Она уже погрузилась в такие пучины отчаяния, что совсем перестала обращать внимание на свой язык. А тот, за многие годы тренировки обретший способность действовать самостоятельно, продолжал крайне вольно пересказывать «Три мушкетера». Какая-то часть сознания Мари удивлялась тому благожелательному вниманию, с которым воспринимался слушателями весь этот бред. Весь же остальной разум был занят просчитыванием шансов Ксави очаровать сразу двух «жеманниц», а в эпилоге получить колотушки сразу от двух «господ», если Жодле так и не появится до конца пьесы. Но, Бог мой, что могло произойти с Джоанной?!!
Видимо эти мысли настолько охватили Мари, что ее блудливый язык начал выводить что-то совсем несуразное:
— И вот, когда герцог Бэкингем призвал к себе ювелира, он велел запереть его за кулисами с двумя актерами и приказал изготовить еще два подвеска, иначе меня убьют тут же по окончании всего действа…
Когда Ксави добралась до убийства Констанции и уже подумывала, не порешить ли заодно и злосчастного виконта Жодле, на сцену, поправляя пышный парик, вылетел запыхавшийся виновник всего этого безобразия. Мари со слезами счастья на глазах рухнула на грудь «виконту», ошеломив его сообщением:
— О, мон шер, как я счастлив тебя лицезреть, чтоб ты сдох! Я уже рассказал нашим терпеливым хозяйкам всю историю твоей любви к бедной Констанции Бонасье!.. — и прошипела на ухо Джоанне, слегка помятой в результате столь рьяных проявлений чувств: — Еще пять минут, и мне пришлось бы приниматься за «Графа Монте-Кристо», мармазетка[109] ты малярийная!
— Был вызов Центра! У них ЧП! — быстро шепнула Джоанна и, выскользнув из объятий Ксави, включилась в действие.
Мадлон и Като сбросили оцепенение, в которое их повергло красноречие Мари, и с облегчением переглянулись. Пьеса двинулась дальше. Зрители внимали.
И только в первом ряду один важный господин в напудренном парике, склонившись к уху своего соседа, вполголоса заметил:
— Il est étrange!

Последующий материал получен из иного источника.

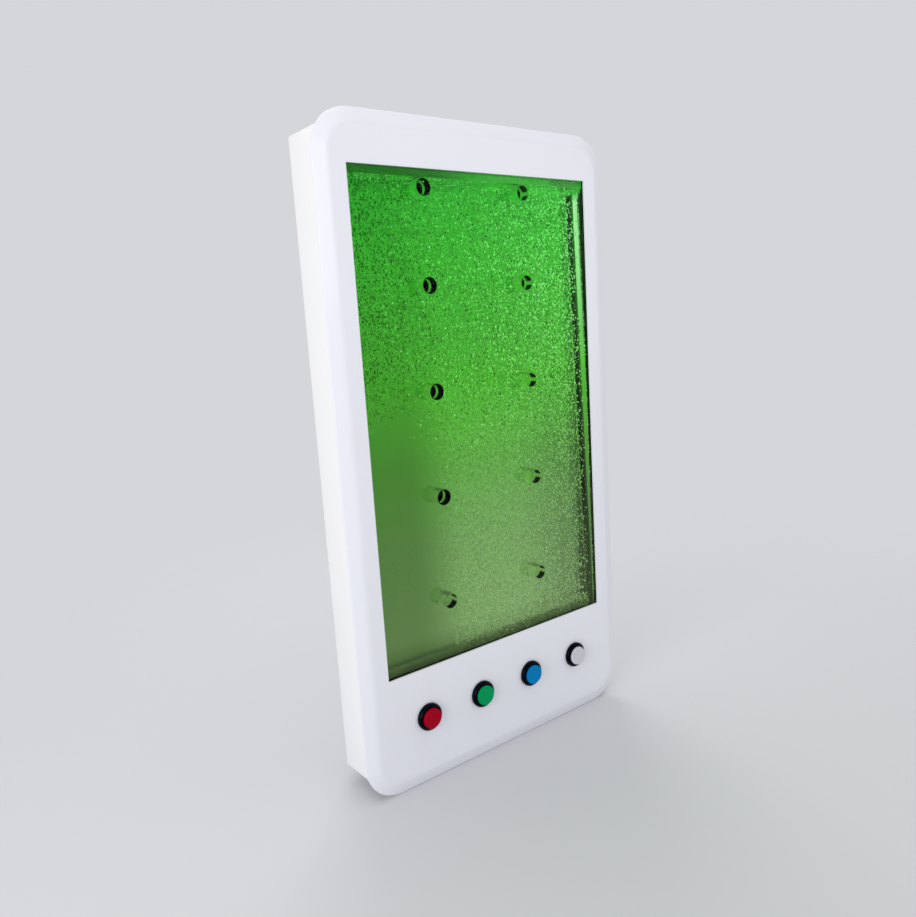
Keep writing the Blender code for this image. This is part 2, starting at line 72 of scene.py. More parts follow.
# Places read from the frame
fascia_low, fascia_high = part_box("fascia")
front_level = fascia_low.y
sheet_low, sheet_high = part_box("tank_front_sheet")
water_front = sheet_high.y
water_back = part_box("tank_rear_sheet")[0].y
water_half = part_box("tank_right_wall")[0].x
water_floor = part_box("tank_base")[1].z
lid_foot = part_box("tank_lid")[0].z
gasket_low, gasket_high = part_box("window_gasket")
gasket_cover = 8 * mm
window_half = gasket_high.x - gasket_cover
window_foot = gasket_low.z + gasket_cover
window_head = gasket_high.z - gasket_cover

button_names = ("red", "green", "blue", "white")
button_hole = 16.3 * mm
spacer_nodes = [f"spacer_tube_{side}_{row}" for side in ("left", "right") for row in range(1, 6)]
# Tubes drawn with darker painted shade in their bores, and those with a black disc of painted shade deep
# inside
deep_shade_spacers = spacer_nodes[1:5]
shade_disc_spacers = deep_shade_spacers + spacer_nodes[8:]

# How far bubbles stay from the tank's faces and from the tubes' axes, and how many are foam
bubble_margin = 4 * mm
tube_clearance = 18 * mm
foam_count = 620

# The painted reflection bands on the tank's walls lean with height: shares of the wall's depth for each
# metre above a level
wall_lean = 0.5
upright_level = -0.28


def srgb(code):
    """Turn an sRGB hex value into a linear colour with full alpha."""
    shares = [int(code[place:place + 2], 16) / 255 for place in (0, 2, 4)]
    linear = [share / 12.92 if share <= 0.04045 else ((share + 0.055) / 1.055) ** 2.4 for share in shares]
    return (*linear, 1.0)


def colour_setting(name, description, code):
    """Declare a colour that a user can change."""
    return bpy.props.FloatVectorProperty(name=name, description=description, default=srgb(code),
                                         subtype="COLOR", size=4, min=0, max=1)


def length_setting(name, description, default):
    """Declare a length that a user can change."""
    return bpy.props.FloatProperty(name=name, description=description, default=default,
                                   min=0, unit="LENGTH")


class CaseLooks(bpy.types.PropertyGroup):
    """Sizes and colours of the fascia and the case."""

    moulding_colour: colour_setting("Moulding colour", "Colour of the white front moulding", "EBECF5")
    board_colour: colour_setting("Board colour", "Colour of the lacquered case boards", "F2F2F4")
    corner_radius: length_setting("Corner radius", "Outer corner of the fascia", 72 * mm)
    band_width: length_setting("Band width", "Width of the sloped band round the fascia", 30 * mm)
    band_rise: length_setting("Band rise", "Depth of the sloped band", 8.5 * mm)
    lip_radius: length_setting("Lip radius", "Rounding of the window's cut edge", 0.8 * mm)
    board_edge: length_setting("Board edge", "Rounding of the case boards' edges", 1.2 * mm)


class TankLooks(bpy.types.PropertyGroup):
    """Sizes and colours of the lit tank."""

    # The glow colours are painted light: the lamp strip's light down the tank, drawn as emission on the
    # backing, bubbles, walls and tubes
    glow_head: colour_setting("Glow at the head", "Colour of the lit sheet under the surface", "2C9C27")
    glow_upper: colour_setting("Upper glow", "Colour of the lit sheet high in the tank", "349F28")
    glow_middle: colour_setting("Middle glow", "Colour of the lit sheet above the middle", "419628")
    glow_low_middle: colour_setting("Low middle glow", "Colour of the lit sheet below the middle", "457C2D")
    glow_lower: colour_setting("Lower glow", "Colour of the lit sheet low in the tank", "53763E")
    glow_foot: colour_setting("Glow at the foot", "Colour of the lit sheet above the bubble bar", "5C7747")
    glow_strength: bpy.props.FloatProperty(name="Glow strength", description="How strongly the sheet glows",
                                           default=1.1, min=0)
    bubble_count: bpy.props.IntProperty(name="Bubbles", description="How many lit bubbles rise in the tank",
                                        default=8600, min=0)
    bubble_small: length_setting("Smallest bubble", "Width of the smallest bubble", 1.3 * mm)
    bubble_large: length_setting("Largest bubble", "Width of the largest bubble", 3.4 * mm)
    air_gap: length_setting("Air gap", "Height of the air above the water, seen in the window", 12.5 * mm)


class ButtonLooks(bpy.types.PropertyGroup):
    """Sizes and colours of the push buttons."""

    red: colour_setting("Red cap", "Colour of the red cap", "A60020")
    green: colour_setting("Green cap", "Colour of the green cap", "009A5A")
    blue: colour_setting("Blue cap", "Colour of the blue cap", "007FBE")
    white: colour_setting("White cap", "Colour of the white cap", "D2D2DA")
    cap_dish: length_setting("Cap dish", "How deep a cap's face is dished", 0.4 * mm)


class StageLooks(bpy.types.PropertyGroup):
    """Camera, floor and lamps."""

    camera_place: bpy.props.FloatVectorProperty(
        name="Camera place", description="Where the camera stands",
        default=(-0.93868, -1.26408, -0.18833), subtype="TRANSLATION", unit="LENGTH")
    camera_turn: bpy.props.FloatVectorProperty(
        name="Camera turn", description="How the camera is turned",
        default=[math.radians(turn) for turn in (80.077, 3.579, -37.547)], subtype="EULER")
    camera_lens: bpy.props.FloatProperty(name="Lens", description="Focal length", default=30.711,
                                         min=1, unit="CAMERA")
    backdrop: colour_setting("Backdrop", "Colour seen behind the panel", "D4D6DA")


def add_node(tree, kind, settings=None, inputs=None):
    """Add a node with its settings, values and links."""
    made = tree.nodes.new(kind)
    for name, value in (settings or {}).items():
        setattr(made, name, value)
    for name, value in (inputs or {}).items():
        if isinstance(value, bpy.types.NodeSocket):
            tree.links.new(value, made.inputs[name])
        else:
            made.inputs[name].default_value = value
    return made


def shared(name, make):
    """Return the material of that name, made on its first use."""
    return bpy.data.materials.get(name) or make()


def start_material(name, **sockets):
    """Make a material whose one Principled shader has the given socket values."""
    made = bpy.data.materials.new(name)
    made.use_nodes = True
    tree = made.node_tree
    shader = tree.nodes["Principled BSDF"]
    for socket, value in sockets.items():
        shader.inputs[socket.replace("_", " ")].default_value = value
    return made, tree, shader


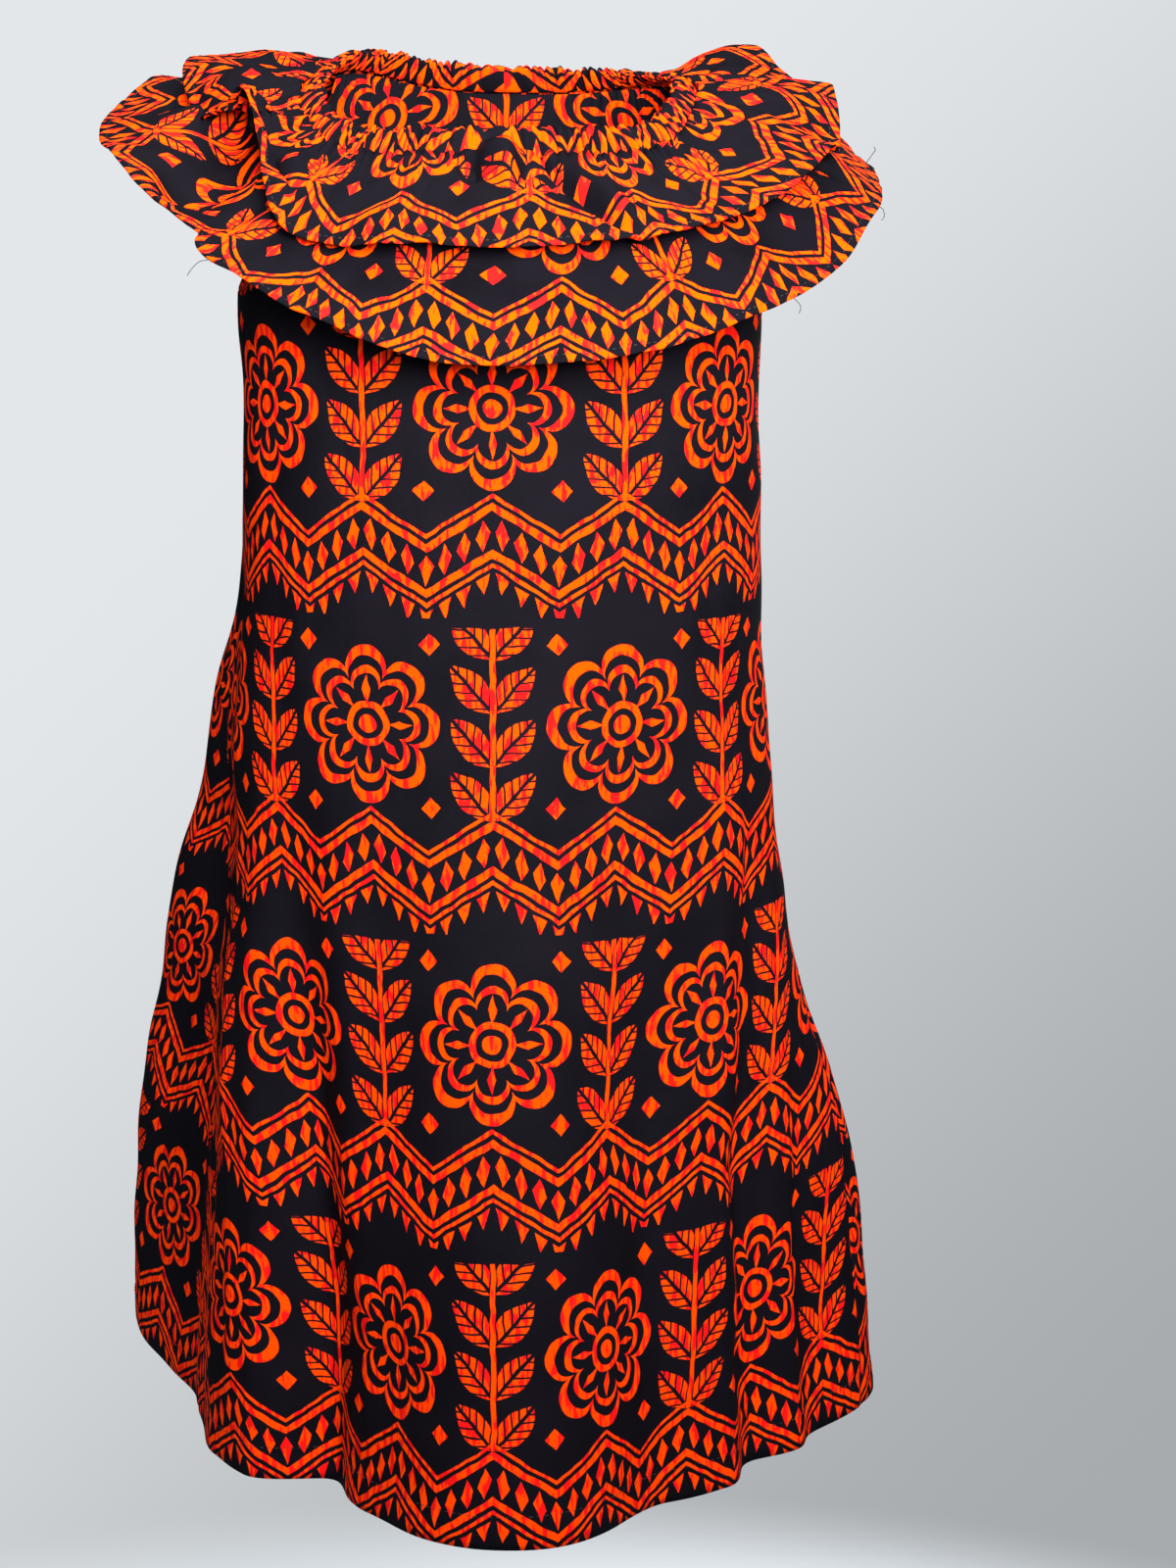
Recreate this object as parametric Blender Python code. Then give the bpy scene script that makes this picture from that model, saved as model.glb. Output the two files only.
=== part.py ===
"""A child's A-line dress with an elastic neckline and a frill of two tiers.

The dress hangs as it is worn: open at the neck, at both armholes and at the hem.
Metres, +Z up. The front faces -Y. The origin is the middle of the neck opening, level with
the top of the shoulders. A bearing is an angle round the body: 0 at the front, 90 at +X.
"""

import math

import bmesh
import bpy
from mathutils import Vector

CLOTH = 0.0012
SEAM_GAP = 0.0003
STEP = 1e-4  # a short move along a surface, used to find how it lies
TURN = 0.5  # a small turn in degrees, for the same use

# Neckline band: a folded casing with the elastic inside it
BAND_THICKNESS = 0.0030
BAND_GATHERS = 96
BAND_RIPPLE = 0.0008
BAND_COLUMNS = 2 * BAND_GATHERS
BAND_CLEARANCE = 1.5 * SEAM_GAP  # from the band's foot to what is sewn into it
# Cross-section of the band: share of its height, share of its thickness
BAND_PROFILE = ((0.0, 0.0), (0.15, -0.5), (1.0, -0.5), (1.0, 0.0), (0.7, 0.5), (0.15, 0.5))

# Frill tiers: strips gathered into the lower edge of the band
FRILL_PLEATS = 36
PLEAT_HEIGHT = 0.0014
PLEAT_END = 0.6  # the share of a tier's depth at which its gathers have opened out
FRILL_COLUMNS = 4 * FRILL_PLEATS
LAYER_STEP = CLOTH + 1.5 * SEAM_GAP  # from one layer to the next in the gathered seam
UPPER_ROWS = 5
LOWER_ROWS = 6

# Front and back panels
UNDERARM = -0.080
SKIRT_LENGTH = 0.459  # along the cloth, from the underarm to the hem
PANEL_COLUMNS = 40
SKIRT_ROWS = 12
YOKE_ROWS = 4
ROUNDING = 0.90  # 1 is an ellipse, and less is squarer

GROUND_COLOUR = (0.016, 0.013, 0.022)
PRINT_COLOUR = (0.90, 0.13, 0.012)
BODY_PRINT_SHARE = 0.40  # how much of the ground the print covers
FRILL_PRINT_SHARE = 0.45
BAND_PRINT_SHARE = 0.30
ROUGHNESS = 0.75

DIRECTIONS = (0, 45, 90, 135, 180, 225, 270, 315, 360)

# Rings of the neckline and the frill, from the neck outwards: share of the tier's depth,
# half_width, front, back, squareness, shift towards +X, heights. The heights go round from the
# front by 45 degrees at a time, turning towards +X.
BAND_TOP = (0.0, 0.0670, 0.0660, 0.0600, 0.62, 0.0,
            (-0.020, -0.018, 0.000, 0.005, 0.009, 0.014, 0.001, -0.018))
BAND_FOOT = (0.0, 0.0755, 0.0710, 0.0675, 0.64, 0.0,
             (-0.031, -0.028, -0.006, 0.002, 0.000, 0.008, -0.004, -0.028))

LOWER_TIER = (
    (0.00, *BAND_FOOT[1:]),
    (0.32, 0.1005, 0.0900, 0.0880, 0.74, -0.0010,
     (-0.055, -0.048, -0.013, -0.003, -0.022, 0.004, -0.008, -0.046)),
    (0.66, 0.1270, 0.1080, 0.1080, 0.84, -0.0020,
     (-0.080, -0.066, -0.025, -0.011, -0.050, 0.002, -0.012, -0.057)),
    (1.00, 0.1500, 0.1230, 0.1250, 0.92, -0.0030,
     (-0.1035, -0.082, -0.038, -0.022, -0.080, -0.003, -0.0155, -0.063)),
)
UPPER_TIER = (
    (0.00, *BAND_FOOT[1:]),
    (0.45, 0.1000, 0.0925, 0.0900, 0.72, 0.0,
     (-0.048, -0.042, -0.006, 0.007, -0.013, 0.010, -0.002, -0.040)),
    (1.00, 0.1285, 0.1090, 0.1090, 0.84, 0.0010,
     (-0.064, -0.050, -0.014, 0.004, -0.040, 0.008, -0.004, -0.048)),
)

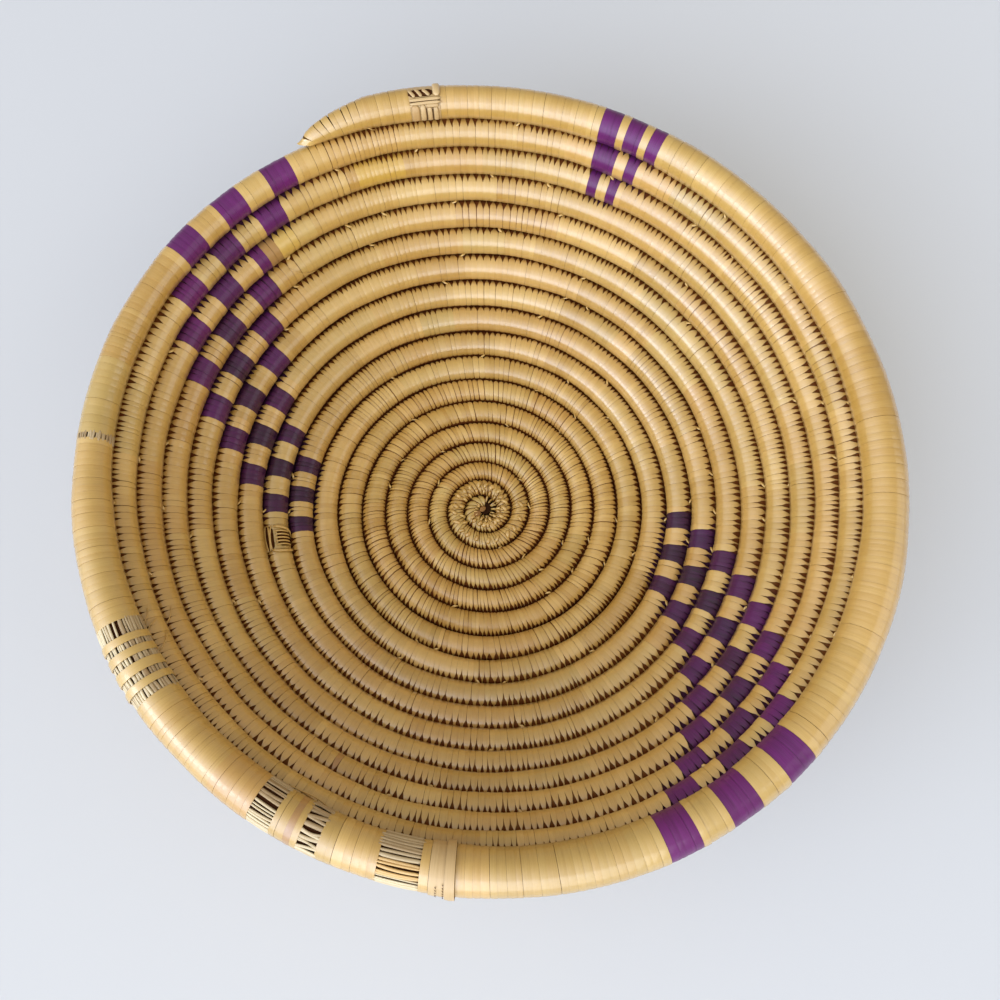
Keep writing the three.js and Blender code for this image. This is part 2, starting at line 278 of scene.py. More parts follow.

S'est petit scéne amusant n'etait pas lorsque j'ai vu s'est pièce a Paris en automne![110]
На что сосед рассеянно ответил:
— Oui![111] — и захохотал, не отрывая взгляда от сцены.
Глава 57
Пришейте к подушке куриную голову. Пришили? А теперь объясните — зачем вы это сделали.
— Преизрядный успех, преизрядный! — Наталья Алексеевна стремительно вошла в горницу, где с мрачными лицами переодевались иноземки. — Пошто хмуритесь, милые? Давно на тиятре не бывало такого. Смотрельщики и посейчас ладони бьют. Гости языками цокают. А дамы-то наши и вовсе ополоумели — подавай им в кавалеры актеров, что Жодлея с Маскарильей представляли, и всё тут! Пришлось их охолонуть, сказать, будто бы кавалеров французских представляли комедианты нищие немецкие, студиозусы. А боле всего по душе пришлась гиштория Маскарилева о королевских подвесках. Констанцу бедную, ох, как жалко! Вот только… — царевна подняла на слегка ошарашенных девушек вопросительный взгляд, — в пиесе-то, кажись, никаких алмазов не было?! Да и дев отравленных тоже?!
И тут Наталья Алексеевна с удивлением обнаружила, что подруги лежат на лавке, изнемогая от хохота.
— Экспромт! — выдавила из себя Ксави.
— Что-что? — царевна, воздев брови, в полном недоумении смотрела на девушек.
— Вы ее не слушайте, Наталья Алексеевна, — первой пришла в себя Джоанна. — Просто у меня живот схватило от волнения, так Ксави пришлось выкручиваться, пока я в нужном чулане сидела. Это она все выдумала.